Ton nom d’artiste est Kinshas et tes amis t’appellent Morpheus. Tu peux me dire d’où ça vient ?

Ce sont des noms que les gens m’ont donnés. Kinshas, c’est parce que je viens de Kinshasa en République Démocratique du Congo.

Quand je suis arrivé en France, j’avais un gros accent congolais. Les gens me demandaient systématiquement d’où je venais. C’est là qu’on a commencé à m’appeler Kinshas. J’ai toujours revendiqué mes origines, donc ça m’a plu et j’ai décidé de l’utiliser comme nom de scène.

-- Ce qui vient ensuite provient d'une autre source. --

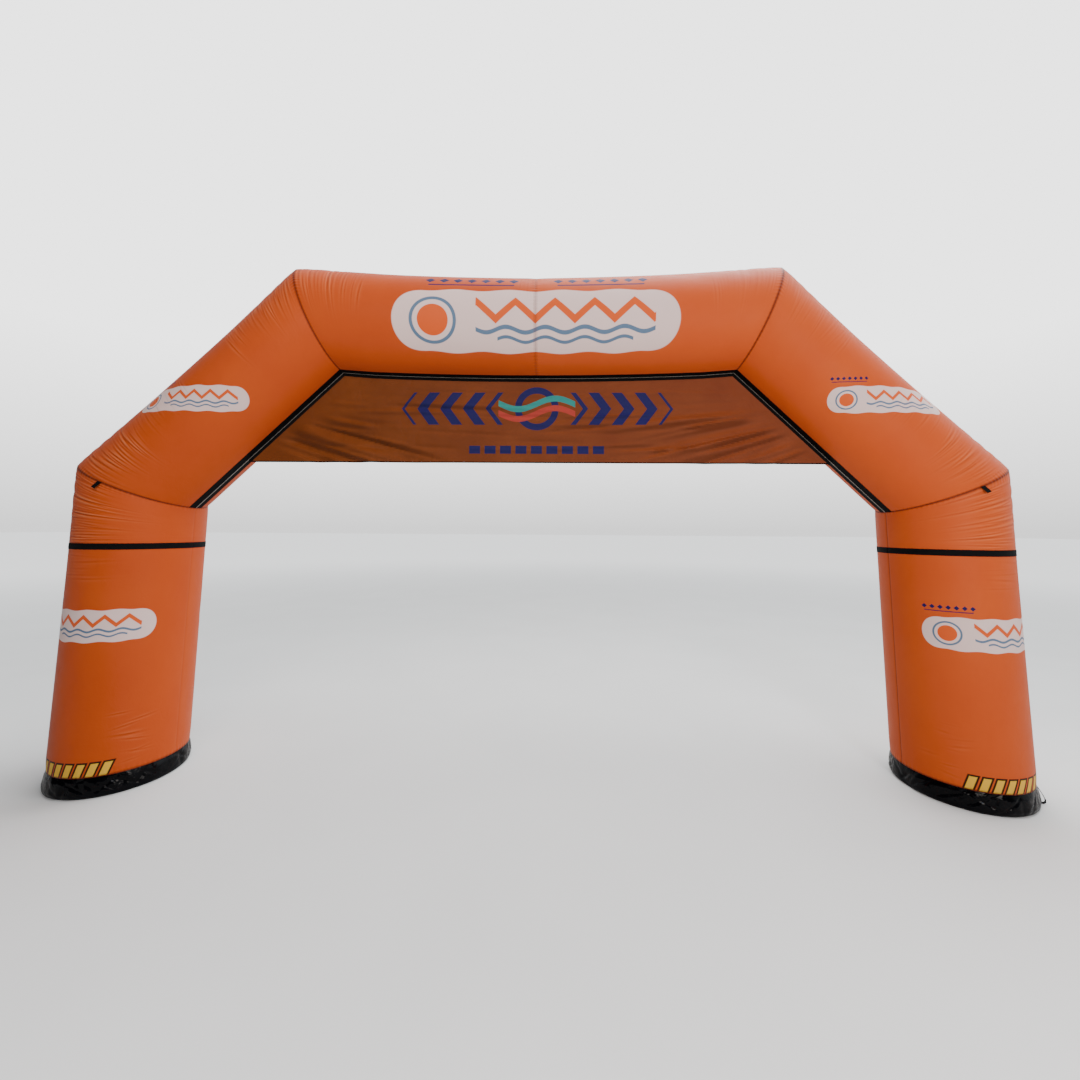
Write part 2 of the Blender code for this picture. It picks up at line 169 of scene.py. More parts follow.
class Section:
    """A straight length of tube between two mitred seams, with its gathers and creases."""

    def __init__(self, name, start, end):
        self.name = name
        self.start = np.array([start[0], 0.0, start[1]])
        span = np.array([end[0], 0.0, end[1]]) - self.start
        self.length = np.linalg.norm(span)
        self.along = unit(span)
        self.outward = np.array([self.along[2], 0.0, -self.along[0]])
        self.start_slope = 0.0
        self.end_slope = 0.0
        self.start_tuck = SEAM_TUCK
        self.end_tuck = SEAM_TUCK
        self.outer_dip = 0.0
        self.end_dip = 0.0
        self.start_rise = 0.0
        self.end_rise = 0.0
        self.sag = 0.0

    def creases(self, side):
        """Random small creases of this section, in columns: place, angle, depth, half width, reach and
        slant.
        """
        rng = np.random.default_rng(CREASE_SEED[self.name] + side)
        rows = []
        for name, low, high, count, depth, first, last, reach, slant, right_share in CREASES:
            if name != self.name:
                continue
            for face in (1, -1):
                places = np.linspace(low, high, count) + rng.normal(0, 0.22 * (high - low) / count, count)
                angles = face * np.radians(rng.uniform(first, last, count))
                depths = depth * rng.uniform(0.3, 1.0, count) * (right_share if side > 0 else 1.0)
                widths = rng.uniform(0.0045, 0.0080, count)
                reaches = np.radians(reach) * rng.uniform(0.6, 1.3, count)
                slants = face * slant * rng.uniform(-1.0, 1.0, count)
                rows.append(np.stack([places, angles, depths, widths, reaches, slants]))
        return np.concatenate(rows, axis=1)

    def crease_depth(self, angles, places, side):
        """Depth of all small creases: each is a narrow bell less a wider, shallower one, faded at both
        ends.
        """
        depths = np.zeros(np.broadcast(angles, places).shape)
        for place, angle, depth, half_width, reach, slant in self.creases(side).T:
            off = (places - place - slant * (angles - angle)) / half_width
            bell = 1.25 * np.exp(-off ** 2) - 0.5 * np.exp(-(off / 2.4) ** 2)
            depths += depth * bell * np.exp(-((angles - angle) / reach) ** 2)
        return depths

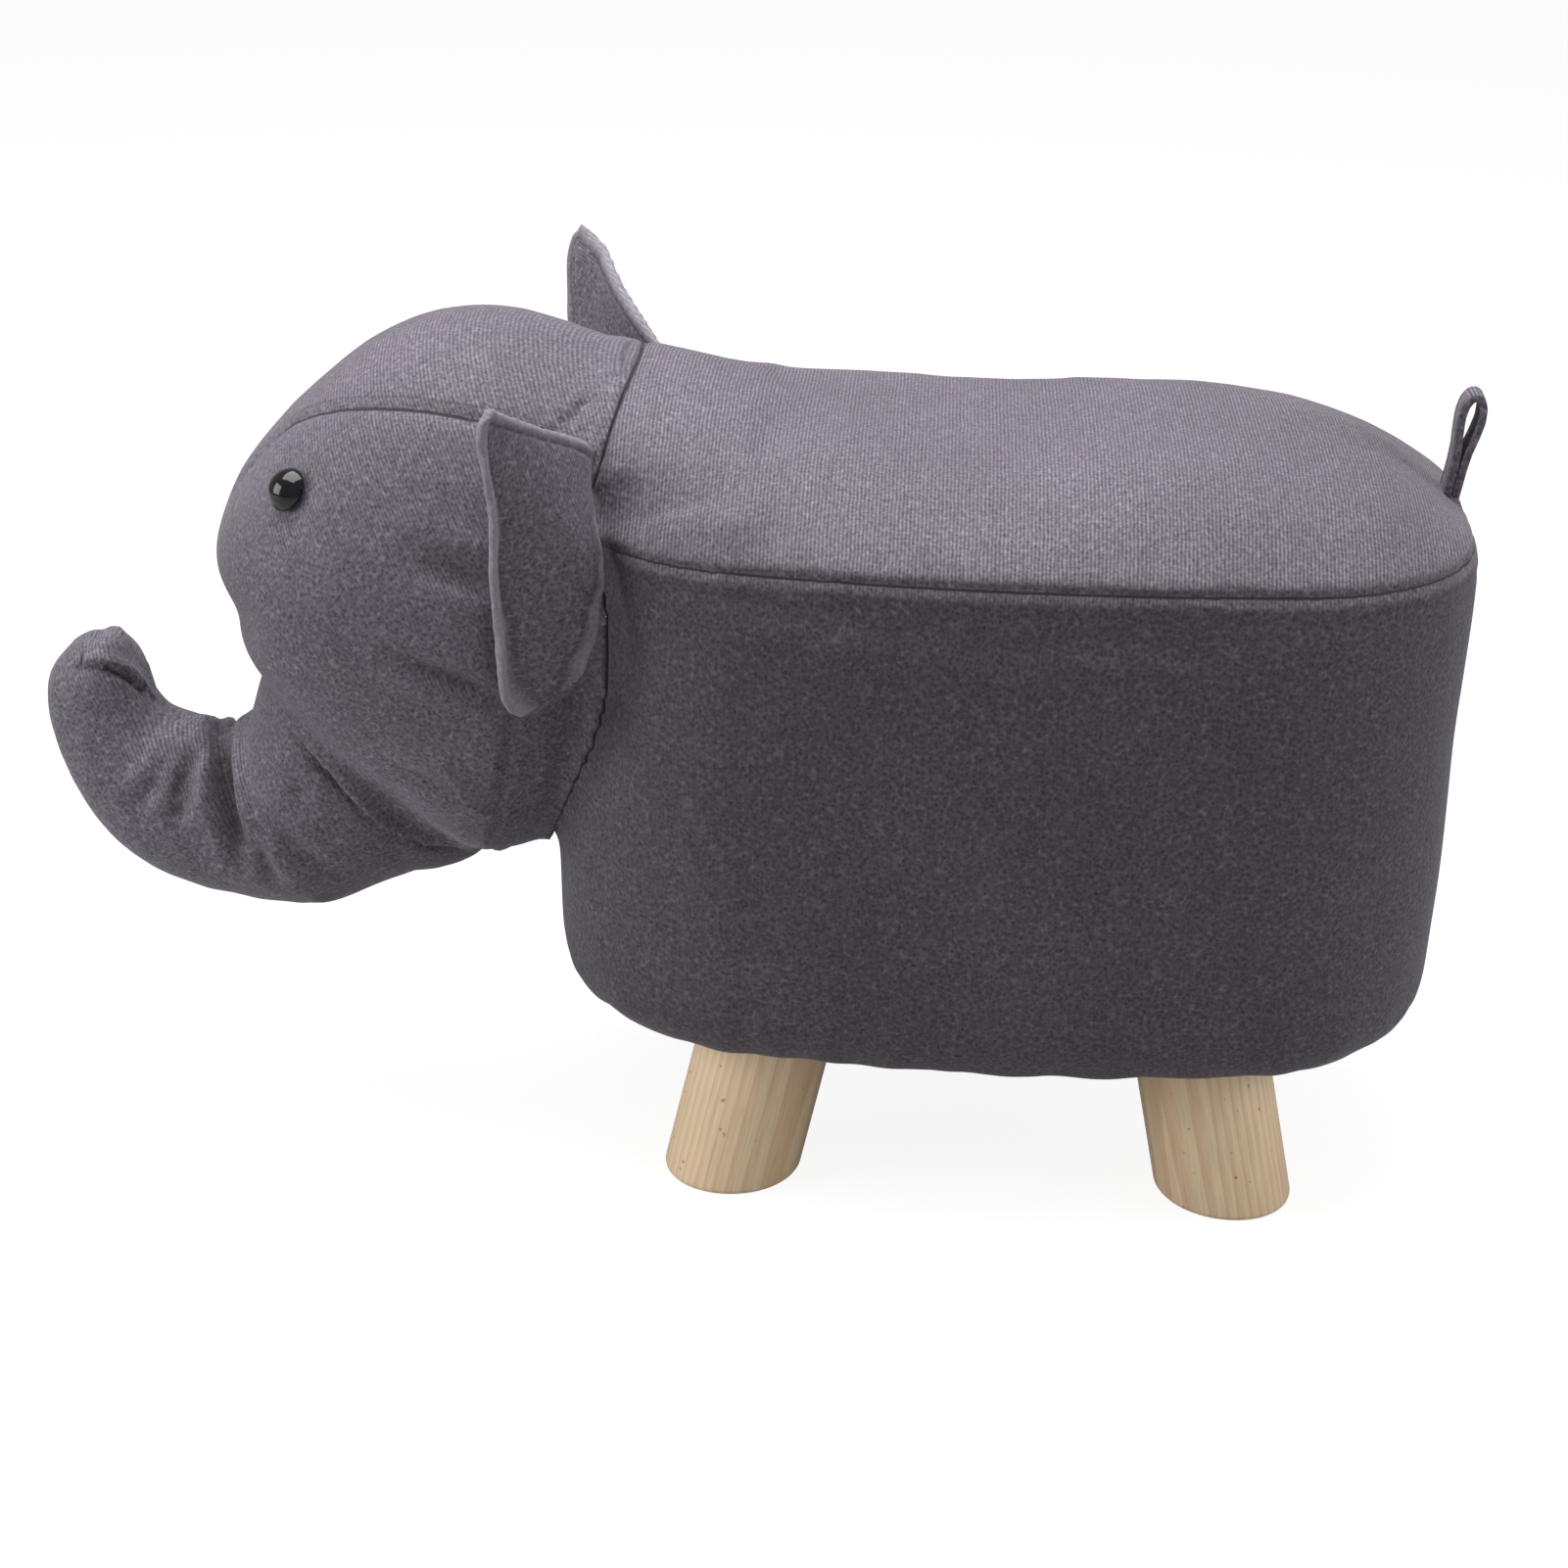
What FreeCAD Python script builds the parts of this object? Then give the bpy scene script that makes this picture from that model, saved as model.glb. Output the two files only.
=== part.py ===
import FreeCAD, Part
import Sketcher
import math
import os
from types import SimpleNamespace

from FreeCAD import Placement, Rotation, Vector

# Elephant footstool: a padded seat on four splayed pine legs, with a stuffed
# head and trunk in front, two sewn ears and a strap loop for a tail.
# Millimetres. +Z is up, the head points along -X, and the left side is -Y.
# The pieces are built about the middle of the seat, and at the end the whole
# stool is carried along X until its box is centred over the origin.

doc = FreeCAD.newDocument("ElephantFootstool")
sheet = doc.addObject("Spreadsheet::Sheet", "Sizes")

drivingSizes = {
    # Seat, measured on the outside of the cover
    "seatHalfLength": 187.5,
    "seatHalfWidth": 124,
    "seatEndRadius": 1187,
    "seatSideRadius": 825,
    "seatCornerRadius": 88.5,
    "undersideHeight": 69,
    "seamHeight": 288.5,
    "seatCrown": 34.8,
    "bottomRound": 28.5,
    "wallDraw": 2.2,
    # Cloth and foam
    "coverThickness": 1.2,
    "layerGap": 0.3,
    "hemWidth": 12,
    "sideFoamThickness": 32,
    "seatFoamOverBoard": 20,
    "dustCoverThickness": 0.6,
    "dustCoverInset": 4,
    # Carcass
    "baseBoardThickness": 15,
    "seatBoardThickness": 12,
    "wrapThickness": 3,
    "postWidth": 28,
    "postInset": 34.8,
    # Screws that hold the boards to the posts
    "screwRadius": 2,
    "screwLength": 38,
    "screwHeadRadius": 4,
    "screwHeadHeight": 2.6,
    "screwPoint": 4,
    "screwTipRadius": 0.5,
    # Staples under the hem
    "stapleWidth": 10,
    "stapleWire": 1.1,
    "stapleDepth": 6,
    "stapleInset": 6,
    # Legs
    "legRadius": 28.5,
    "legFromEnd": 81.5,
    "legFromSide": 57,
    "legSplay": 0.22,
    "legEdgeBevel": 2,
    "boltRadius": 4,
    "boltInLeg": 32,
    "boltAboveBoard": 4,
    "boltPoint": 3,
    "boltTipRadius": 2,
    "nutFlangeRadius": 11,
    "nutFlangeThickness": 1.5,
    "nutBarrelRadius": 5.2,
    "nutBarrelDepth": 11,
    "fitGap": 0.1,
    # Head
    "neckDepth": 13.5,
    "neckSeamDepth": 27,
    "neckLean": 17,
    "saddleLength": 100,
    "headLength": 160.1,
    "headBelowSeam": 47.5,
    "headHalfHeight": 106,
    "headHalfWidth": 97,
    "gussetHalfWidth": 54,
    "gussetTipHalfWidth": 4,
    # Trunk
    "trunkReach": 225.2,
    "trunkTipBelow": 30,
    "trunkRootRadius": 51.5,
    # Eyes
    "eyeRadius": 9,
    "eyeDome": 6.5,
    "eyeRim": 1.2,
    "eyeAhead": 107.2,
    "eyeAside": 72.1,
    "eyeAbove": 52.7,
    "eyeShankRadius": 2.4,
    "eyeShankLength": 13,
    "eyeWasherRadius": 8,
    "eyeWasherThickness": 1.4,
    # Ears, as places on the left ear from the middle of the seat
    "earRootTopAhead": 162.5,
    "earRootTopAside": 58,
    "earRootTopAbove": 76,
    "earRootLowAhead": 177.5,
    "earRootLowAside": 90,
    "earRootLowAbove": -16,
    "earFoldTopAhead": 162,
    "earFoldLowAhead": 176,
    "earFoldAside": 94,
    "earCornerAhead": 194,
    "earCornerAside": 142.3,
    "earCornerAbove": 116,
    "earTipAhead": 187.5,
    "earTipAside": 108,
    "earTipAbove": -23,
    "earBow": 7,
    "earWadding": 2,
    # Tail
    "tailHeight": 45,
    "tailWidth": 15,
    "tailStrapWidth": 14,
    "tailStrapThickness": 4.2,
    "tailFromSeam": 10,
    "tailLean": 3,
    # One overrun for every cut
    "overrun": 5,
}

earSwing = 20  # degrees that the ears fold forward and back

for row, (name, number) in enumerate(drivingSizes.items(), 1):
    sheet.set("A%d" % row, name)
    sheet.set("B%d" % row, str(number))
    sheet.setAlias("B%d" % row, name)
doc.recompute()

size = SimpleNamespace(**{name: float(sheet.get(name)) for name in drivingSizes})

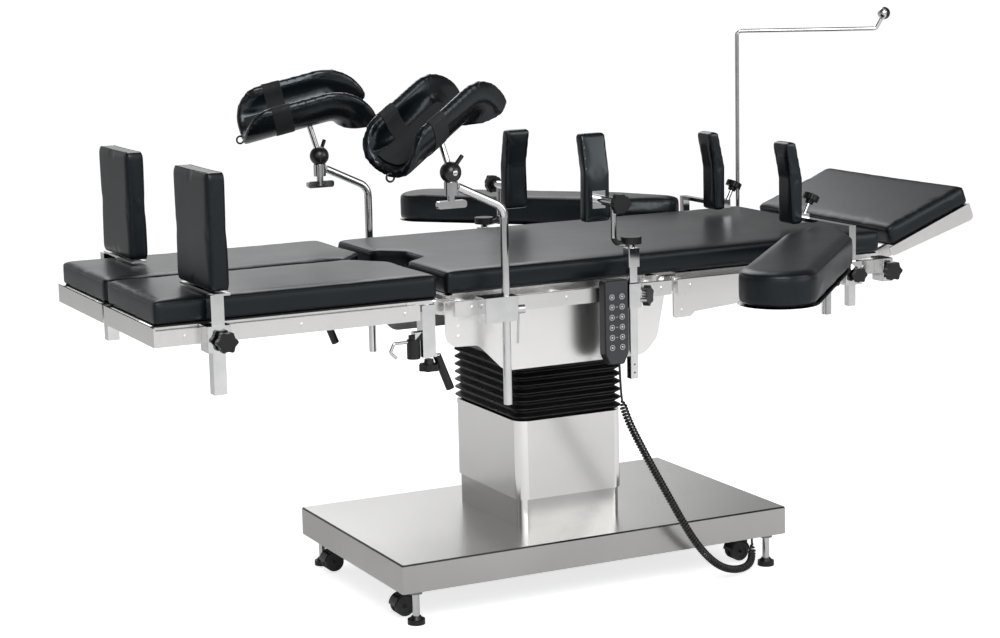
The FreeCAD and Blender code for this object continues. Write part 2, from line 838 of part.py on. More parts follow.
def leg_frame(side):
    """One leg section's beams, deck, end plate, rail and abduction pin."""
    inset = leg_half_width - 291
    x0 = leg_foot_x
    rail_end = -399.0
    y_in = leg_split + 8
    pieces = [
        slab(leg_outline(inset, 4), "xy", deck_low, deck_thick),
        block(x0, rail_end - 6, 270, 288, beam_bottom + 6, deck_low),
        block(x0, leg_seat_x - leg_corner_x - 30, y_in, y_in + 18, beam_bottom + 10, deck_low),
        block(x0 - 3, x0, leg_split + 1, rail_out, rail_low, deck_low + 1),
        block(-640, -626, y_in, 288, 606, deck_low),
        block(rail_end - 20, rail_end - 6, 60, 288, 606, deck_low),
        rail(x0 - 1, rail_end, 1),
    ]
    pieces += rail_spacers((-850, -630, -426), 287, 1)
    x, y = leg_pivot_x, leg_pivot_y
    pieces.append(block(rail_end - 20, x + 10, y - 13, y + 8, 625, deck_low + 1))
    pieces.append(bar((x, y, 545), (x, y, 626), 8))
    return mirrored(joined(pieces), side)


def leg_pad(side):
    pad = slab(leg_outline(0, 10), "xy", pad_low, pad_thick)
    return mirrored(softened(pad, pad_edge_r, on_level(table_top)), side)


# Rail clamps

def clamp_body(x, half, hole_x, hole_r=None, hole_size=None, side=1.0):
    """A block hooked over the rail, with an upright hole outside it."""
    hook = rail_in - 3.0
    body = block(x - half, x + half, hook, clamp_out, clamp_low, clamp_high)
    body = softened(body, 2, lambda e: e.BoundBox.ZLength > 20)
    gap = 0.3
    body = body.cut(block(x - half - 1, x + half + 1, rail_in - gap, rail_out + gap,
                          rail_low - gap, rail_high + gap))
    body = body.cut(block(x - half - 1, x + half + 1, hook - 1, rail_in + 4, clamp_low - 1,
                          rail_low + 8))
    if hole_r:
        body = body.cut(bar((hole_x, clamp_y, 500), (hole_x, clamp_y, 700), hole_r + running_fit))
    if hole_size:
        h = hole_size / 2 + rest_gap
        body = body.cut(block(hole_x - h, hole_x + h, clamp_y - h, clamp_y + h, 500, 700))
    return mirrored(body, side)


def clamp_knob(x, z, side, r=knob_r):
    """The star knob on a clamp's outer face."""
    return star_knob((x, side * (clamp_out + knob_hub * r + 0.2), z), (0, side, 0), r)


def foot_clamp(side):
    """The clamp that holds one foot board on the leg section's rail."""
    body = clamp_body(foot_post_x, clamp_half, foot_post_x, hole_size=foot_post_size, side=side)
    return group([body, clamp_knob(foot_post_x + 8, 604, side)])


def foot_post(side):
    """The square post of a foot board with the strip that its pad stands on."""
    h = foot_post_size / 2
    x = foot_post_x
    post = block(x - h, x + h, clamp_y - h, clamp_y + h, foot_post_low, foot_board_low - 2)
    front = x - 8
    strip = block(front + 3, front + foot_board_thick - 3, foot_board_in + 10, clamp_y + h,
                  foot_board_low - 4, foot_board_low)
    return mirrored(joined([post, strip]), side)


def foot_pad(side):
    x0 = foot_post_x - 8
    plan = [
        (foot_board_in, foot_board_low + rest_gap, 8), (foot_board_out, foot_board_low + rest_gap, 8),
        (foot_board_out, foot_board_top, 10), (foot_board_in, foot_board_top, 10),
    ]
    pad = slab(plan, "yz", x0, foot_board_thick)
    return mirrored(softened(pad, 5, lambda e: e.BoundBox.XLength < 0.01), side)


def seat_clamps():
    """The clamps on the seat's rails: one for each leg holder and lateral support."""
    solids = []
    for s in (-1, 1):
        x = holder_x - 15
        body = clamp_body(x, 34, holder_x, hole_r=holder_rod_r, side=s)
        y = s * clamp_y
        boss = bar((x + 33, y, 604), (x + 52, y, 604), 9)
        boss = boss.cut(bar((x + 46, y, 604), (x + 60, y, 604), 4))
        lever = bar((x + 41, y, 604), (x + 36, y + s * 4, 540), 2.2)
        solids.append(joined([body, boss, lever]))
        support = clamp_body(lateral_x, 13, lateral_x, hole_size=lateral_post_size, side=s)
        screw = bar((lateral_x + 12, s * clamp_y, 606), (lateral_x + 17, s * clamp_y, 606), 6)
        support = joined([support, screw])
        knob = star_knob((lateral_x + 25, s * (clamp_y + 4), 606), (0.8, s, 0))
        solids += [support, knob.cut(support)]
    return group(solids)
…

Morpheus, c’est le nom d’un des personnages de Matrix, un film qui m’a vraiment marqué : c’est le dernier que j’ai vu avant de quitter Kinshasa. Quand je suis arrivé en France, j’en parlais beaucoup autour de moi. A force, mes amis ont commencé à m’appeler Morpheus. J’ai trouvé que ça me correspondait bien. Dans Matrix, Morpheus c’est le mentor de Néo. C’est quelqu’un de très charismatique, qui inspire la confiance, la foi et la persévérance. Je me suis toujours qualifié de croyant. Pas forcément dans le sens religieux, mais comme quelqu’un qui a foi en ce qu’il fait et qui se bat pour sa cause, peu importe les obstacles.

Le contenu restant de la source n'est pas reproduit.